Efficient Text-Guided Convolutional Adapter for the Diffusion Model
Abstract
We propose Nexus Adapters, a novel family of text-guided and efficient adapters designed for diffusion-based Structure Preserving Conditional Generation (SPCG). Existing structure-preserving methods typically rely on using a base diffusion model conditioned on a prompt and a separate adapter for structural inputs like sketches or depth maps. However, such approaches are computationally expensive, often requiring adapter sizes comparable to the base model, making training impractical due to the already high cost of diffusion models. Moreover, traditional adapters operate independently of the input prompt, making them suboptimal for capturing the semantic alignment between textual and structural cues. To address these limitations, we introduce Nexus Prime and Nexus Slim, two prompt-aware adapters that jointly leverage both text and structural inputs.

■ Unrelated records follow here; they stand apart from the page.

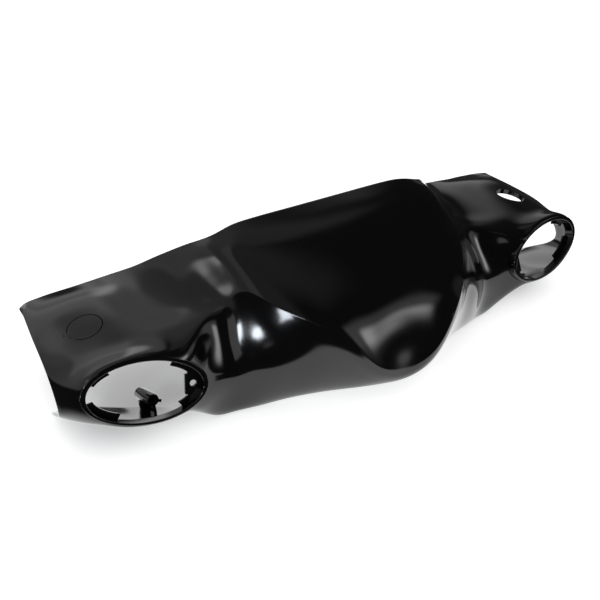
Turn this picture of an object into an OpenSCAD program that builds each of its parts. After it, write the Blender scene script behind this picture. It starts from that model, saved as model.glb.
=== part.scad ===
// Front handlebar cover: one moulded shell with a raised centre shield, two
// wings over the grips, an oval indicator opening in each wing, and a mirror
// hole that is open in the wing at +X and still a knock-out disc in the other.
// X runs across the handlebar, the front faces -Y, and Z is up from the
// surface that the cover stands on.

/* [Shell] */
// Width over the two open wing ends
cover_w = 515; // [500:1:620]
// Depth from the nose to the rear corners of the wings
cover_d = 198.5; // [165:0.5:240]
// Height from the lower edge to the top of the shield
cover_h = 125; // [104:1:150]
// Thickness of the moulded wall
wall = 2.6; // [2.2:0.1:3.2]
// Width of the raised shield across its ridges
shield_w = 214; // [178:1:230]

/* [Indicator openings] */
// How far each opening's centre lies in from the wing end
pod_inset = 54.5; // [50:0.5:66]
// Length of the collar that the indicator lens sits in
lens_w = 94; // [78:1:102]
// Height of the collar that the indicator lens sits in
lens_h = 50; // [42:1:56]
// Thickness of the collar's rim
rim_t = 1.8; // [1.4:0.1:2.6]
// Depth of the collar behind its front face
rim_depth = 9; // [7:0.5:12]
// How far each opening turns outwards
pod_yaw = 7.3; // [4:0.1:11]
// How far each opening leans back
pod_lean = 15.6; // [10:0.1:20]
// How far each opening's outer end is raised
pod_roll = 8; // [4:0.5:12]

/* [Mirror holes] */
// Bore for the mirror stem
mirror_d = 28; // [23:0.5:34]
// How far the mirror holes lie in from the wing ends
mirror_inset = 39; // [36:0.5:44]
// Length of the bore through its thickened seat
seat_l = 5; // [4:0.5:7]
// Width of the groove round the knock-out disc
groove_w = 0.8; // [0.6:0.1:1.2]

/* [Fixings] */
// Outer diameter of the screw bosses
boss_d = 9.5; // [8:0.5:12]
// Bore of the screw bosses
boss_bore = 4; // [3:0.1:5]
// Length of the indicator's screw boss
boss_l = 23; // [18:1:28]
// Bore of the indicator's inner lug
lug_bore = 5; // [4:0.1:6]
// Length of the two screw bosses inside the shield
shield_boss_l = 32; // [27:1:36]

/* [Hidden] */

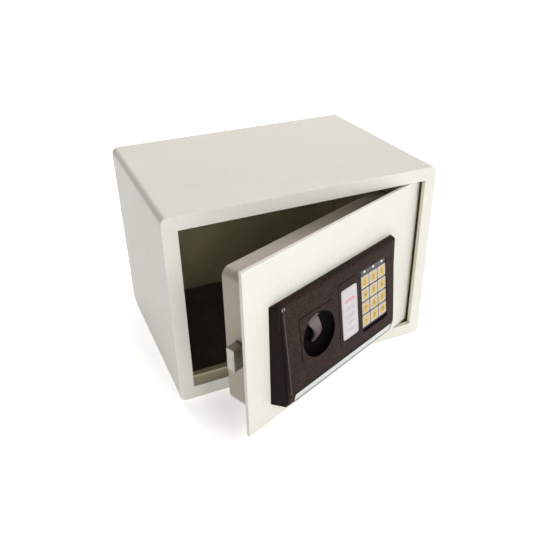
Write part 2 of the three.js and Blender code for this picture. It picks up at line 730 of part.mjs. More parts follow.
// Edge of the finger grip about the knob's centre: wide at the rim, hooked at its low end.
const FINGER_EDGE = [
  [-12, 27], [-8, 16], [-4.8, 9], [-3.8, 2], [-5.6, -3.4], [-9.6, -6],
  [-8.8, -9.2], [-2, -9.8], [5.4, -7.6], [8.8, 0], [8.6, 10], [8, 27],
];

// Finger dish with a humped grip that reaches down from its rim.
function knobDish() {
  const bowl = KNOB.radius - KNOB.rim;
  const floor = KNOB.back + DISH.bowlDepth;
  const profile = [
    new THREE.Vector2(0, KNOB.back),
    new THREE.Vector2(KNOB.radius, KNOB.back),
    new THREE.Vector2(KNOB.radius, KNOB.front),
  ];
  for (let step = 0; step <= DISH.steps; step += 1) {
    const angle = (step / DISH.steps) * (Math.PI / 2);
    const radius = bowl - DISH.bowlRound * (1 - Math.cos(angle));
    profile.push(new THREE.Vector2(radius, KNOB.front - (KNOB.front - floor) * Math.sin(angle)));
  }
  profile.push(new THREE.Vector2(0, floor));
  const dish = new THREE.LatheGeometry(profile, FINE).rotateX(Math.PI);
  const reach = bowl + FINGER.lap;
  const edge = new THREE.SplineCurve(FINGER_EDGE.map(([u, v]) => new THREE.Vector2(u, v)));
  const outline = new THREE.Shape(edge.getPoints(FINGER.smooth));
  const grip = slab(outline, -FINGER.top, -floor + WELD_LAP);
  const inDish = drum(0, 0, -FINGER.top, -KNOB.back, reach, FINE);
  const hump = rod(
    FINGER.humpRadius - FINGER.top, FINGER.humpAt, -FINGER.humpHalf, FINGER.humpHalf,
    FINGER.humpRadius, FINE,
  );
  const knob = join(dish, overlap(overlap(grip, inDish), hump));
  return aboutKnob(knob.translate(KNOB_X, FRONT, KNOB.z), KNOB_TILT);
}

const CARRIER = { front: 14.7, thickness: 3, left: 54, right: 124, bottom: 98, top: 136 };
const CRANK = { front: 8, back: 12.4, hub: 7, tip: 4.5 };
const HALF_THROW = BOLT_THROW / 2;
const CRANK_REST = Math.asin(HALF_THROW / CRANK_RADIUS);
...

These adapters are composed of modular Nexus Blocks that utilize cross-attention mechanisms to enable effective multimodal conditioning. As a result, the adapters can maintain structural fidelity while aligning more closely with the intended textual prompt. Experimental results demonstrate that Nexus Prime significantly improves performance with only 8M additional parameters over the minimal T2I baseline. Additionally, Nexus Slim, a lightweight variant with 18M fewer parameters than T2I, still achieves competitive, state-of-the-art results—validating the efficiency and effectiveness of our proposed design.